Malkovich: Well, he knows how to make a movie. And I’m fond of him personally. I thought she was just terrific, Angelina Jolie, plays the lead and I love working with both of them and really all of my work was with them and it’s really nice.
CS: As an actor, do you feel more like you could work with any director at this point? Whether they’re experienced like the Coens or Clint Eastwood or someone making their first film? Do you feel you’ve mastered the craft to the point where you know what you can do and don’t have to worry about who is behind the camera?
Malkovich: There are a couple directors at least I’ve worked with that I just know I could never work with again. The mix just doesn’t work. But most of them that I’ve worked with, I feel like I could work with again and I’m always happy to meet new ones. Always.
CS: Do you have any idea when “The Great Buck Howard” will come out?
Malkovich: No, I know it’s been bought. I haven’t spoken to Tom Hanks and Gary Goetzman’s company in a while, but I’m going to look them up when I go out to L.A. to start rehearsals on a play in Mexico City in early October and I’m going to give them a holler.
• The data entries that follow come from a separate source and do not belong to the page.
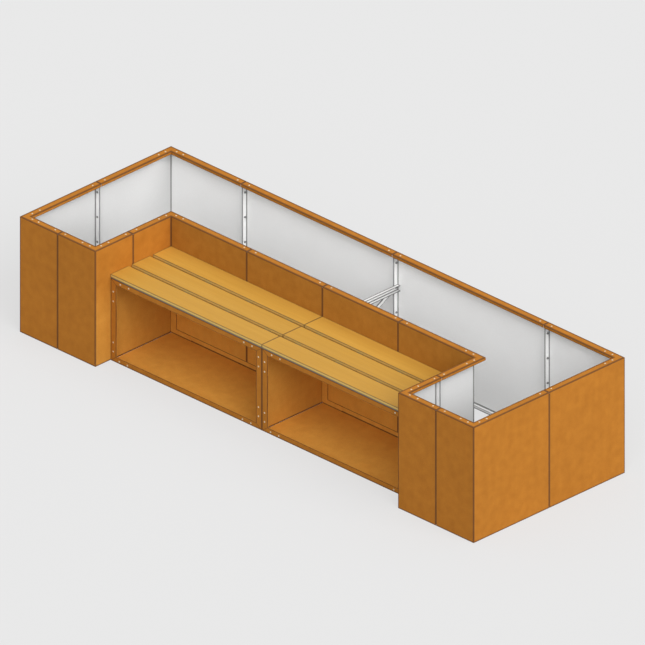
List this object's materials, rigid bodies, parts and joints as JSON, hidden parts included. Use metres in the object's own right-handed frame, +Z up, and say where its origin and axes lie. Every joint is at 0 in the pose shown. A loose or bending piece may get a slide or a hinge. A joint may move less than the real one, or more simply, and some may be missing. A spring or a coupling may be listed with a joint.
{
  "type": "bench with planter",
  "caption": "Slatted street bench on open-fronted sheet-steel boxes, set into the front of a long U-shaped planter of folded, bolted weathering-steel panels.",
  "frame": {"origin": "on the ground under the middle of the whole", "axes": "+X along the bench, to the right as seen from its front; +Y from the front to the back; +Z up"},
  "size_m": [3, 1, 0.61],
  "materials": {
    "weathering_steel": "rust-brown weathered outside, light grey coat inside",
    "galvanised_steel": "light grey zinc",
    "bolt_steel": "dark burnished steel",
    "wood_board": "oiled, fine straight grain"
  },
  "bodies": {
    "root": {"wall_front_left": "weathering_steel", "wall_back_left": "weathering_steel", "wall_back_right": "weathering_steel", "wall_front_right": "weathering_steel", "wall_arm_inner_left": "weathering_steel", "wall_arm_inner_right": "weathering_steel", "wall_recess_corner_left": "weathering_steel", "wall_recess_corner_right": "weathering_steel", "wall_back_centre_left": "weathering_steel", "wall_back_centre_right": "weathering_steel", "wall_recess_back_left": "weathering_steel", "wall_recess_back_right": "weathering_steel", "bench_left_side_left": "weathering_steel", "bench_left_side_right": "weathering_steel", "bench_left_floor": "weathering_steel", "bench_left_deck": "weathering_steel", "bench_right_side_left": "weathering_steel", "bench_right_side_right": "weathering_steel", "bench_right_floor": "weathering_steel", "bench_right_deck": "weathering_steel", "board_left_front": "wood_board", "board_left_middle": "wood_board", "board_left_back": "wood_board", "board_right_front": "wood_board", "board_right_middle": "wood_board", "board_right_back": "wood_board", "seat_flat_left_front": "galvanised_steel", "seat_flat_left_back": "galvanised_steel", "seat_flat_right_front": "galvanised_steel", "seat_flat_right_back": "galvanised_steel", "seat_cross_flats_left": "galvanised_steel", "seat_cross_flats_right": "galvanised_steel", "corner_plates": "galvanised_steel", "splice_plates": "galvanised_steel", "bench_corner_plates": "galvanised_steel", "tie_channel": "galvanised_steel", "tie_brace": "galvanised_steel", "joint_bolts": "bolt_steel", "tie_bolts": "bolt_steel"}
  },
  "joints": []
}
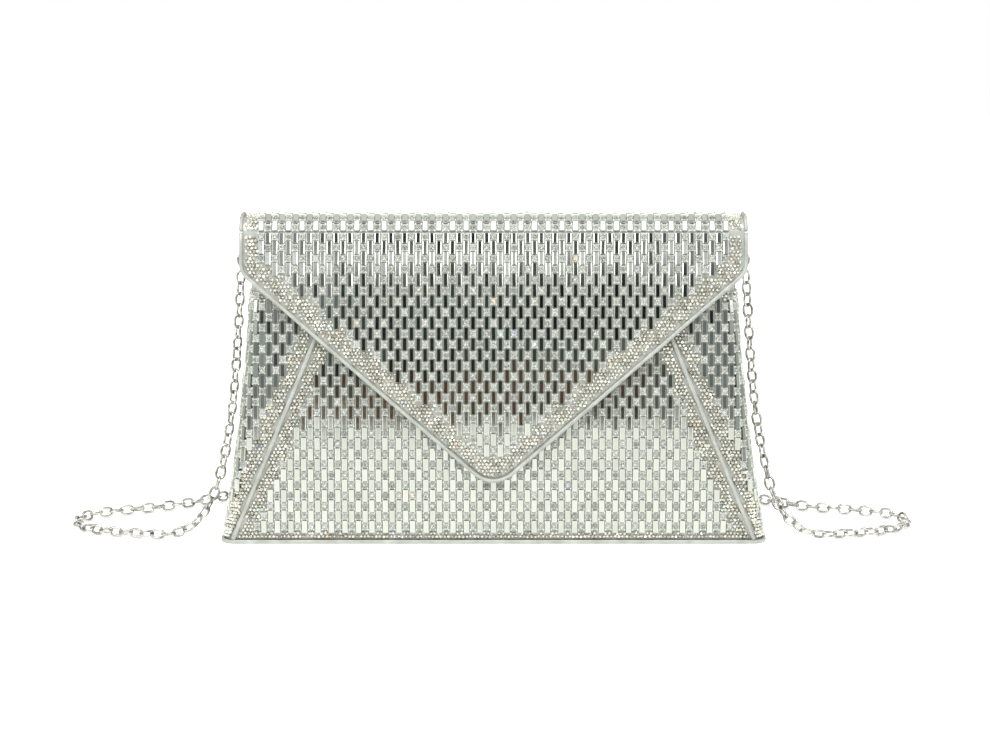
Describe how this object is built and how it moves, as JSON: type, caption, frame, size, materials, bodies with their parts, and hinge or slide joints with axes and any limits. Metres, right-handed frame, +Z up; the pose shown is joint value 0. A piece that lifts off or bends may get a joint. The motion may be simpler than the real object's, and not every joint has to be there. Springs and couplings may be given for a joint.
{
  "type": "clutch purse",
  "caption": "Envelope clutch purse covered in glass baguettes and round stones, with a pointed flap over a magnetic snap and a chain strap.",
  "frame": {"origin": "middle of the flat underside of the base", "axes": "+X to the right of the front, -Y out of the front (the flap side), +Z up"},
  "size_m": [0.4093, 0.1614, 0.155],
  "materials": {
    "silver_faux_leather": "fine-grained silver-grey faux leather with a soft metallic sheen",
    "silver_piping": "smooth pale silver-grey faux leather strip, turned and stitched",
    "crystal_sheet": "foil-backed clear glass baguettes and round stones, glued close together",
    "stiff_board": "grey pressed board",
    "foam_sheet": "thin soft foam",
    "satin_lining": "silver-grey satin",
    "polished_nickel": "polished nickel plate",
    "snap_steel": "plain steel",
    "chain_nickel": "nickel-plated cable chain"
  },
  "bodies": {
    "body": {"base_skin": "silver_faux_leather", "front_panel_centre": "silver_faux_leather", "front_panel_left": "silver_faux_leather", "front_panel_right": "silver_faux_leather", "back_panel": "silver_faux_leather", "ring_tab_left": "silver_faux_leather", "ring_tab_right": "silver_faux_leather", "base_binding": "silver_piping", "seam_piping_left": "silver_piping", "seam_piping_right": "silver_piping", "side_piping_left": "silver_piping", "side_piping_right": "silver_piping", "rim_binding": "silver_piping", "pocket_hem": "silver_piping", "front_stones_centre": "crystal_sheet", "front_stones_left": "crystal_sheet", "front_stones_right": "crystal_sheet", "base_board": "stiff_board", "front_board": "stiff_board", "back_board": "stiff_board", "side_foam_left": "foam_sheet", "side_foam_right": "foam_sheet", "base_lining": "satin_lining", "front_lining": "satin_lining", "back_lining": "satin_lining", "slip_pocket": "satin_lining", "snap_socket": "polished_nickel", "tab_rivet_left": "polished_nickel", "tab_rivet_right": "polished_nickel", "snap_magnet": "snap_steel", "chain_left": "chain_nickel", "chain_coil": "chain_nickel", "chain_right": "chain_nickel"},
    "fold_strip": {"fold_stones": "crystal_sheet", "fold_skin": "silver_faux_leather", "fold_lining": "satin_lining", "fold_piping": "silver_piping"},
    "flap": {"flap_lining": "satin_lining", "flap_board": "stiff_board", "flap_skin": "silver_faux_leather", "flap_stones": "crystal_sheet", "flap_piping": "silver_piping", "snap_stud": "polished_nickel", "snap_stud_washer": "snap_steel"},
    "strap_ring_left": {"strap_ring_left": "polished_nickel", "end_ring_left": "polished_nickel"},
    "strap_ring_right": {"strap_ring_right": "polished_nickel", "end_ring_right": "polished_nickel"}
  },
  "joints": [
    {"name": "back_fold", "type": "hinge", "parent": "body", "child": "fold_strip", "pos_m": [0, 0.008, 0.1475], "axis": [-1, 0, 0], "range_deg": [0, 100]},
    {"name": "front_fold", "type": "hinge", "parent": "fold_strip", "child": "flap", "pos_m": [0, -0.01417, 0.1475], "axis": [-1, 0, 0], "range_deg": [0, 95]},
    {"name": "ring_swing_left", "type": "hinge", "parent": "body", "child": "strap_ring_left", "pos_m": [-0.1164, 0, 0.1385], "axis": [0, 1, 0], "range_deg": [-12, 12]},
    {"name": "ring_swing_right", "type": "hinge", "parent": "body", "child": "strap_ring_right", "pos_m": [0.1164, 0, 0.1385], "axis": [0, -1, 0], "range_deg": [-12, 12]}
  ]
}
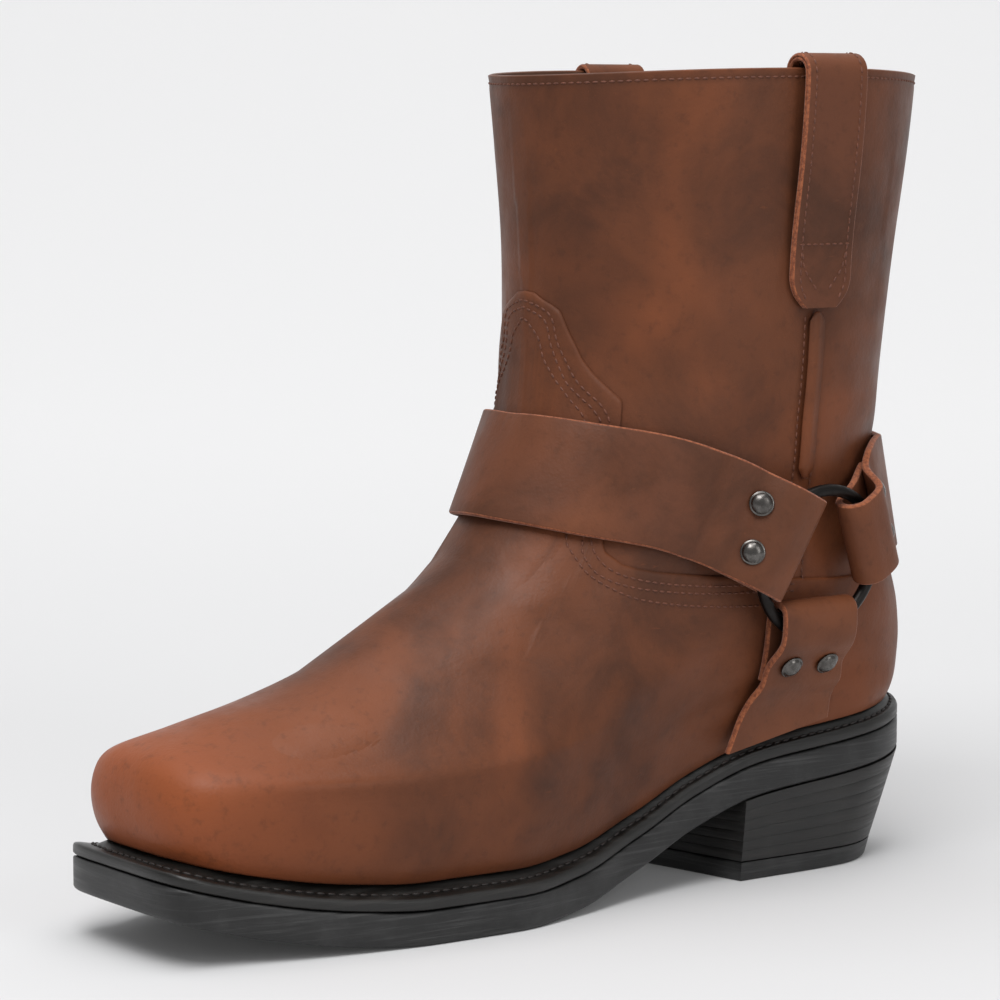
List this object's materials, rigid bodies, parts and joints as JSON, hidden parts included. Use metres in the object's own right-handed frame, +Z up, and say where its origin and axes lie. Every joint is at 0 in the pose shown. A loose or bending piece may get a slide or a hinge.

CS: I hope they’re able to get it out by the end of the year for awards consideration.
Malkovich: Me too. I really liked that character. It was so much fun and they were so much fun to work for.
CS: Any other movies coming out?
Malkovich: One called “The Mutant Chronicles” and one called “Gardens of the Night.”
You can see John Malkovich get really angry in the Coen Brothers’ Burn After Reading which opens on Friday, September 12.